── PROVIDED MATERIAL
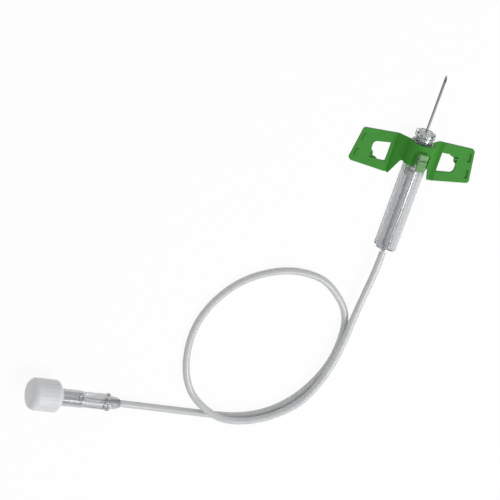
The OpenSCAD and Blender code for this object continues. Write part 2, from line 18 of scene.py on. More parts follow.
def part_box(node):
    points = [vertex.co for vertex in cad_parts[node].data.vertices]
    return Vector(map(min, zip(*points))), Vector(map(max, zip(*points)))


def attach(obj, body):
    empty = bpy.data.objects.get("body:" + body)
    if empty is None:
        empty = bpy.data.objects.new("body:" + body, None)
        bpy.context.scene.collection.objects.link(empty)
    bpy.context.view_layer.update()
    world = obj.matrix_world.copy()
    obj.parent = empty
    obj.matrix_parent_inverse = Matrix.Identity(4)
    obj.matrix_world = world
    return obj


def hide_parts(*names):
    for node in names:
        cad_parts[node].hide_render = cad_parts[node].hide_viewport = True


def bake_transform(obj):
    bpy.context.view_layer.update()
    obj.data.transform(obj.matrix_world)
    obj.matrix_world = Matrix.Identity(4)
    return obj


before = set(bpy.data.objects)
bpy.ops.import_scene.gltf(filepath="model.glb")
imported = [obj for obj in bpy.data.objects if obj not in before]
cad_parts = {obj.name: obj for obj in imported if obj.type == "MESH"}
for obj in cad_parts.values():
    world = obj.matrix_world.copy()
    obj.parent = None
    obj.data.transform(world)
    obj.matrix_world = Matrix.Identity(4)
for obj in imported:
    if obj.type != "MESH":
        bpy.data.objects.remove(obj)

LOG = logging.getLogger("butterfly_needle")
MM = 0.001
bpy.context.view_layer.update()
# A piece that lets this share of the light through, or more, casts no shadow
LETS_LIGHT_IN = 0.9
# Roughness in the smoothest and in the roughest patches, as a share of the mean
SMOOTHEST = 0.85
ROUGHEST = 1.15

Radius = float | Callable[[float], float]
Station = tuple[float, Radius]


@dataclass(frozen=True)
class Datum:
    """Where the needle's axis and the crown's face lie in the part's own frame.

    Attributes:
        face_y: Place of the crown's face along Y, in mm.
        axis_z: Height of the needle's axis, in mm.
        tip: Distance from the crown's face to the needle's tip, in mm.
    """

    face_y: float
    axis_z: float
    tip: float

    @classmethod
    def read(cls) -> "Datum":
        """Takes the datum from the boxes of the sheath and the needle."""
        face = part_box("sheath")[1].y / MM
        low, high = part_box("needle")
        return cls(face_y=face, axis_z=(low.z + high.z) / 2 / MM, tip=high.y / MM - face)

    def from_face(self) -> Matrix:
        """Turns lengths in mm from the crown's face into metres in the part's frame."""
        return Matrix.Scale(MM, 4) @ Matrix.Translation((0, self.face_y, 0))

    def along_axis(self) -> Matrix:
        """Lays a piece that was turned about +Z on the needle's axis, with +Z towards the rear."""
        return self.from_face() @ Matrix.Translation((0, 0, self.axis_z)) @ Matrix.Rotation(
            math.radians(90), 4, "X"
        )


DATUM = Datum.read()


def srgb(colour: str) -> tuple[float, float, float, float]:
    """Turns an sRGB hex colour into the linear colour that shaders take.

    Args:
        colour: Six hex digits.

    Returns:
        Linear red, green and blue, and an alpha of 1.
    """

    def linear(value: int) -> float:
        share = value / 255
        return share / 12.92 if share <= 0.04045 else ((share + 0.055) / 1.055) ** 2.4

    red, green, blue = (linear(int(colour[at : at + 2], 16)) for at in (0, 2, 4))
    return red, green, blue, 1.0


def add_node(
    tree: bpy.types.NodeTree,
    kind: str,
    settings: dict | None = None,
    inputs: dict | None = None,
) -> bpy.types.Node:
    """Adds a node, sets it up and links it.

    Args:
        tree: Tree that the node goes into.
        kind: Type of the node.
        settings: Property names and their values.
        inputs: Socket names or numbers, and a value or another node's output socket for each.

    Returns:
        The new node.
    """
    node = tree.nodes.new(kind)
    for name, value in (settings or {}).items():
        setattr(node, name, value)
    for name, value in (inputs or {}).items():
        if isinstance(value, bpy.types.NodeSocket):
            tree.links.new(value, node.inputs[name])
        else:
            node.inputs[name].default_value = value
    return node


class Grain(Enum):
    """How a moulded surface catches the light."""

    SATIN = "satin"
    CLEAR = "clear"
    METAL = "metal"


@dataclass(frozen=True)
class Finish:
    """A moulded, extruded or drawn material.

    Attributes:
        name: Name of the material.
        slot: The record's material slot; not used.
        colour: sRGB hex colour.
        shade: sRGB hex colour in the cloudier patches.
        grain: Kind of surface.
        roughness: Mean roughness.
        ior: Index of refraction.
        clear: Share of the light that goes through, from 0 to 1.
        shine: Strength of the surface's reflection, 0.5 for what its index of refraction gives.
        glow: Share of the light that scatters under the surface.
        depth: How far that light travels, in mm.
        reach: Share of that depth which red, green and blue light travels.
        cloud_mm: Size of the cloudy patches, in mm.
        bump_mm: Depth of the surface texture, in mm.
        grain_mm: Size of the surface texture, in mm.
    """

    name: str
    slot: str
    colour: str
    shade: str
    grain: Grain
    roughness: float
    ior: float = 1.5
    clear: float = 0.0
    shine: float = 0.5
    glow: float = 0.0
    depth: float = 0.5
    reach: tuple[float, float, float] = (1.0, 1.0, 1.0)
    cloud_mm: float = 3.0
    bump_mm: float = 0.004
    grain_mm: float = 0.35

    def make(self) -> bpy.types.Material:
        """Builds the material, once for each name.

        Returns:
            The material.
        """
        if self.name in bpy.data.materials:
            return bpy.data.materials[self.name]
        material = bpy.data.materials.new(self.name)
        material.use_nodes = True
        tree = material.node_tree
        tree.nodes.clear()
        place = add_node(tree, "ShaderNodeTexCoord").outputs["Object"]
        cloud = add_node(
            tree,
            "ShaderNodeTexNoise",
            inputs={"Vector": place, "Scale": 1 / (self.cloud_mm * MM), "Detail": 3.0},
        )
        tone = add_node(
            tree,
            "ShaderNodeMix",
            {"data_type": "RGBA"},
            {0: cloud.outputs["Fac"], 6: srgb(self.colour), 7: srgb(self.shade)},
        )
        grain = add_node(
            tree,
            "ShaderNodeTexNoise",
            inputs={"Vector": place, "Scale": 1 / (self.grain_mm * MM), "Detail": 2.0},
        )
        bump = add_node(
            tree,
            "ShaderNodeBump",
            inputs={"Strength": 0.5, "Distance": self.bump_mm * MM, "Height": grain.outputs["Fac"]},
        )
        rough = add_node(
            tree,
            "ShaderNodeMapRange",
            inputs={
                "Value": cloud.outputs["Fac"],
                "To Min": self.roughness * SMOOTHEST,
                "To Max": self.roughness * ROUGHEST,
            },
        )
        shader = add_node(
            tree,
            "ShaderNodeBsdfPrincipled",
            inputs={
                "Base Color": tone.outputs[2],
                "Roughness": rough.outputs["Result"],
                "Normal": bump.outputs["Normal"],
                "Metallic": 1.0 if self.grain is Grain.METAL else 0.0,
                "IOR": self.ior,
                "Specular IOR Level": self.shine,
            },
        )
        if self.clear:
            shader.inputs["Transmission Weight"].default_value = self.clear
        if self.glow:
            shader.inputs["Subsurface Weight"].default_value = self.glow
            shader.inputs["Subsurface Scale"].default_value = self.depth * MM
            shader.inputs["Subsurface Radius"].default_value = self.reach
        add_node(tree, "ShaderNodeOutputMaterial", inputs={"Surface": shader.outputs["BSDF"]})
        return material


# Green plastic lets green light through furthest
GREEN_REACH = (0.6, 1.0, 0.4)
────
*TO BE DONE*: Word for word, quote the lines of the material from the first line through the line with "obj.data.transform(world)", both ends included.

*CORRECT ANSWER*:
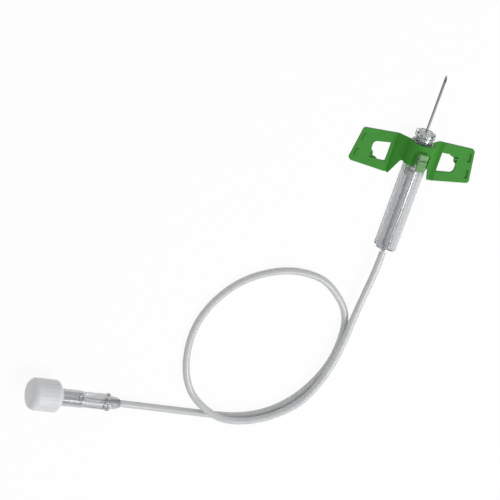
The OpenSCAD and Blender code for this object continues. Write part 2, from line 18 of scene.py on. More parts follow.
def part_box(node):
    points = [vertex.co for vertex in cad_parts[node].data.vertices]
    return Vector(map(min, zip(*points))), Vector(map(max, zip(*points)))


def attach(obj, body):
    empty = bpy.data.objects.get("body:" + body)
    if empty is None:
        empty = bpy.data.objects.new("body:" + body, None)
        bpy.context.scene.collection.objects.link(empty)
    bpy.context.view_layer.update()
    world = obj.matrix_world.copy()
    obj.parent = empty
    obj.matrix_parent_inverse = Matrix.Identity(4)
    obj.matrix_world = world
    return obj


def hide_parts(*names):
    for node in names:
        cad_parts[node].hide_render = cad_parts[node].hide_viewport = True


def bake_transform(obj):
    bpy.context.view_layer.update()
    obj.data.transform(obj.matrix_world)
    obj.matrix_world = Matrix.Identity(4)
    return obj


before = set(bpy.data.objects)
bpy.ops.import_scene.gltf(filepath="model.glb")
imported = [obj for obj in bpy.data.objects if obj not in before]
cad_parts = {obj.name: obj for obj in imported if obj.type == "MESH"}
for obj in cad_parts.values():
    world = obj.matrix_world.copy()
    obj.parent = None
    obj.data.transform(world)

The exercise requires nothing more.